Rembrandt Peale Portrait Show at

Walters March 4–August 23

Exhibition will explore the mystery of the sitter's identity

Baltimore. In celebration of a recent gift to the museum by a Maryland family, the Walters Art Museum presents the focus show, Rembrandt Peale's Portrait of John Meer: A New Addition to the American Art Collection, on the work of painter Rembrandt Peale (1778–1860). The donated, undated painting, Portrait of John Meer, depicts a robust middle-aged man who points enigmatically at a human skull cradled to his body. Painted by Peale when he was probably just 17 years of age, Portrait of John Meer serves as a point of comparison with other exhibited works to trace the artist's development from a technical wunderkind to a mature painter of remarkable fluency. Highlights within the focus show include Peale's sensitive fraternal portrait, Rubens Peale with a Geranium, on loan to the Walters from the National Gallery of Art, Washington, D.C., as well as portraits from the Maryland Historical Society and the Historical Society of Pennsylvania Collection at Atwater Kent Museum.

"This show will also explore the symbolism of the human skull in Western art and its possible significance as a clue to the profession of the sitter, who the family had always thought of as a 'Dr.' Meer," said Eik Kahng, the Walters' curator and head of the department of 18th and 19th century art.
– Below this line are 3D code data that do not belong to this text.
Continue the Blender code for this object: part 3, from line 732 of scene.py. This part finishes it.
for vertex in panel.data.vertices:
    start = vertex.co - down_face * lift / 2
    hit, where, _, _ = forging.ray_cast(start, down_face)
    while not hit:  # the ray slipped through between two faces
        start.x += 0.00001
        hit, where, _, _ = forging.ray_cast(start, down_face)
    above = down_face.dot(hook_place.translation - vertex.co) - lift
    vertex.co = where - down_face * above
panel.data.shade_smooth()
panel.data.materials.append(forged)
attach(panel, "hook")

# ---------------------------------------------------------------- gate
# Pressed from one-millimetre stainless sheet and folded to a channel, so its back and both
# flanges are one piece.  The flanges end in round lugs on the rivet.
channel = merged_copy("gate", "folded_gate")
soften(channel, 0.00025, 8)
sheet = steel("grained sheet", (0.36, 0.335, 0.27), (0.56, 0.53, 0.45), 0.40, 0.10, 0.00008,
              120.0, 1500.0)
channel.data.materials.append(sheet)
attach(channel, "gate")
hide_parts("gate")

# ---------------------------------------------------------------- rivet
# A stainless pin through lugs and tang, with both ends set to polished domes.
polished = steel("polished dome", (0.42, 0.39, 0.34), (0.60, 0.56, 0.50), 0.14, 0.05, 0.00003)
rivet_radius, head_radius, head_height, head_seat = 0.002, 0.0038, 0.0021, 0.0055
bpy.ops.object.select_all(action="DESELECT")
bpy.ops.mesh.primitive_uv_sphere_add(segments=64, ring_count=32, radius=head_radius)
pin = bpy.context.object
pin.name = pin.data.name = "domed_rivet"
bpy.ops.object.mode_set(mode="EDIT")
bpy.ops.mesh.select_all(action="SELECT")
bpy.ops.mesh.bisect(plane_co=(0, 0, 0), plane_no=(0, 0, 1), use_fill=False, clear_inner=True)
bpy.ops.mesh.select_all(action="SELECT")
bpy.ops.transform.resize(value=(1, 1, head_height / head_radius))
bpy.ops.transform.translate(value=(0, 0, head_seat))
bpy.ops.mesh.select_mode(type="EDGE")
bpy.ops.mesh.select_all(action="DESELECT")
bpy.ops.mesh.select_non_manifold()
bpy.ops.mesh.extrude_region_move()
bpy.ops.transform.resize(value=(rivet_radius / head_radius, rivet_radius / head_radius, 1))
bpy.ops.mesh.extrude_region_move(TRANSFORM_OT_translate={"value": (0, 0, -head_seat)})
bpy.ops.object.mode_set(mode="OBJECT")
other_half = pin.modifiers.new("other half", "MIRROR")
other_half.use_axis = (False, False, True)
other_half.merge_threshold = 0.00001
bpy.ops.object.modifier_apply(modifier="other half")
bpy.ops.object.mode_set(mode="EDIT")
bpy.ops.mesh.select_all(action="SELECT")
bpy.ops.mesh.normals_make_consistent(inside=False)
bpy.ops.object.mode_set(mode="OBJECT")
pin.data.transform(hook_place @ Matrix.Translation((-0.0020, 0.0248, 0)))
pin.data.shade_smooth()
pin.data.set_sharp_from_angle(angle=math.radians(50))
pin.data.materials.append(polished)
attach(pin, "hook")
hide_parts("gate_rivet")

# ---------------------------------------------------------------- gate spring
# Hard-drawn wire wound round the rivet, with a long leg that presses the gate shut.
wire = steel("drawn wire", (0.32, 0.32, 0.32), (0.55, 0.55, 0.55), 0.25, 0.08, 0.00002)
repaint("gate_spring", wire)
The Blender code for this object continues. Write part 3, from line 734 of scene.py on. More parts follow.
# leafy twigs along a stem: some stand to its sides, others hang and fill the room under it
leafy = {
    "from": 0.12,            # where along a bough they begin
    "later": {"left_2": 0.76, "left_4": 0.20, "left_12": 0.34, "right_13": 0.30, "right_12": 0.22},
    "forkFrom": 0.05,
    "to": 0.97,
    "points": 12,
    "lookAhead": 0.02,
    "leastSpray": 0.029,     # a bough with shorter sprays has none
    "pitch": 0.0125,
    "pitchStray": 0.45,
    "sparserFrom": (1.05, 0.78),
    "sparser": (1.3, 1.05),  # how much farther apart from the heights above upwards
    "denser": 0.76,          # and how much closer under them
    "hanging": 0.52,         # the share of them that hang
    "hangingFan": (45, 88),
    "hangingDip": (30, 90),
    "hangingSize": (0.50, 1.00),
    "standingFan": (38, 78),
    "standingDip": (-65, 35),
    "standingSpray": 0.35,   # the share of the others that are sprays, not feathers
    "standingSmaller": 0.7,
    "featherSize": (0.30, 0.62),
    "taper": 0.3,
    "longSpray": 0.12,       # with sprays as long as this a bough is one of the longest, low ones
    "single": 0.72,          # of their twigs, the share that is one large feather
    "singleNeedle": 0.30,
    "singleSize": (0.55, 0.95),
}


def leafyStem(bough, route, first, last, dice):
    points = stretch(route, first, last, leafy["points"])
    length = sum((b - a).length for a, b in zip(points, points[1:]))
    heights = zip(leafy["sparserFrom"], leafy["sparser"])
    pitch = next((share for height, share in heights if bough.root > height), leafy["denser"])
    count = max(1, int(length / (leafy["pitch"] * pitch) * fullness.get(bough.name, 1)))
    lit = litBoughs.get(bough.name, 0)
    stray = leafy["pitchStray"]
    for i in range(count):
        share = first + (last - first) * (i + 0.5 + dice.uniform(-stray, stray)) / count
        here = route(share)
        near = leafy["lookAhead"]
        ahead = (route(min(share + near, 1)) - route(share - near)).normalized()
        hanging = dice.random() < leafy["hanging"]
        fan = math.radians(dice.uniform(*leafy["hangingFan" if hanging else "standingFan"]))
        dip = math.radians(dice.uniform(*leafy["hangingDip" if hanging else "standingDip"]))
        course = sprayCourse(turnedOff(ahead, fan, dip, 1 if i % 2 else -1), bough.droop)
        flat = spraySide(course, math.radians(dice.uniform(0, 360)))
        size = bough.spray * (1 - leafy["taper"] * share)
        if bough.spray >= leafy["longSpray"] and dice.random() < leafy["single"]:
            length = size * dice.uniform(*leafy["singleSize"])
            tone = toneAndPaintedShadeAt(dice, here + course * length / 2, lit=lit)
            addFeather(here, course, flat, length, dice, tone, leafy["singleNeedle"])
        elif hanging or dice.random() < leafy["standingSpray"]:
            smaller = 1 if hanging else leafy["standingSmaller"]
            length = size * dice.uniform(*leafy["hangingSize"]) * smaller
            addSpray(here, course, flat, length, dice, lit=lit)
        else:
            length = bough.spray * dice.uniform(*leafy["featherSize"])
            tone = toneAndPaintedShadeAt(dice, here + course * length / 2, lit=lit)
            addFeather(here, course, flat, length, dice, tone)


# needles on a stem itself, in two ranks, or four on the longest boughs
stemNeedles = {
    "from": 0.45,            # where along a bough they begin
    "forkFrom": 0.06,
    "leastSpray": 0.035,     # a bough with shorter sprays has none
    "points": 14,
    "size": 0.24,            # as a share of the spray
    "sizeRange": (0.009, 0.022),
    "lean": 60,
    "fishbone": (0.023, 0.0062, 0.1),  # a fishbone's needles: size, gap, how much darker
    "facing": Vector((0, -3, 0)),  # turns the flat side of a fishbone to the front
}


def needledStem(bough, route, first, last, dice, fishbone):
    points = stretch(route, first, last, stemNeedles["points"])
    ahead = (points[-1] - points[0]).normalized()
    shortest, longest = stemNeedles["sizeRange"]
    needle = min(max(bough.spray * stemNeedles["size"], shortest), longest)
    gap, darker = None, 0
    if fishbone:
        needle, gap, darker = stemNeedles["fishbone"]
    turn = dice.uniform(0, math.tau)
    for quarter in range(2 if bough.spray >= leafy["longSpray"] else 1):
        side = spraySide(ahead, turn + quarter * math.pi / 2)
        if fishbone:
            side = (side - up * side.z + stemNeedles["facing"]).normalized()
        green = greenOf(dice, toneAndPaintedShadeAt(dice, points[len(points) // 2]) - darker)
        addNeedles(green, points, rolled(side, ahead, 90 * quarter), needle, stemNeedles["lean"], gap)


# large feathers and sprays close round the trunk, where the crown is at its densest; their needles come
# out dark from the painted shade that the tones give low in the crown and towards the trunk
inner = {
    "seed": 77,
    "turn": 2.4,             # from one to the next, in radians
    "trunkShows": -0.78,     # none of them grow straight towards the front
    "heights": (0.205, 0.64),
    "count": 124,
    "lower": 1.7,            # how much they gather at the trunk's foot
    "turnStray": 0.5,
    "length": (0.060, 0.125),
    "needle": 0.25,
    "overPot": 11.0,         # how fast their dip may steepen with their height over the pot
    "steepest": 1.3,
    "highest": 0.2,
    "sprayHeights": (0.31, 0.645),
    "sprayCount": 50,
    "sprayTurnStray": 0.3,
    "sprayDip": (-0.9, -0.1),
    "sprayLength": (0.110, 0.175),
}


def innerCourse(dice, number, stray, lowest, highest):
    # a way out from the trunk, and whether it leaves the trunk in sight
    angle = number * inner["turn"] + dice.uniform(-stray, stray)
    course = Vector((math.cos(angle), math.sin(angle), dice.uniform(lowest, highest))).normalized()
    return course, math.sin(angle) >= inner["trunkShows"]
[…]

A craftsman and friend of the Peale family, Meer emigrated from England to Philadelphia with his family in 1793. He soon lost his wife to yellow fever and nearly died of the illness himself. He survived, however, to nurse others through outbreaks of the disease that plagued the city throughout the 1790's. Peale's use of the skull poignantly recognizes the subject's personal loss, his brush with death and his heroic service to others.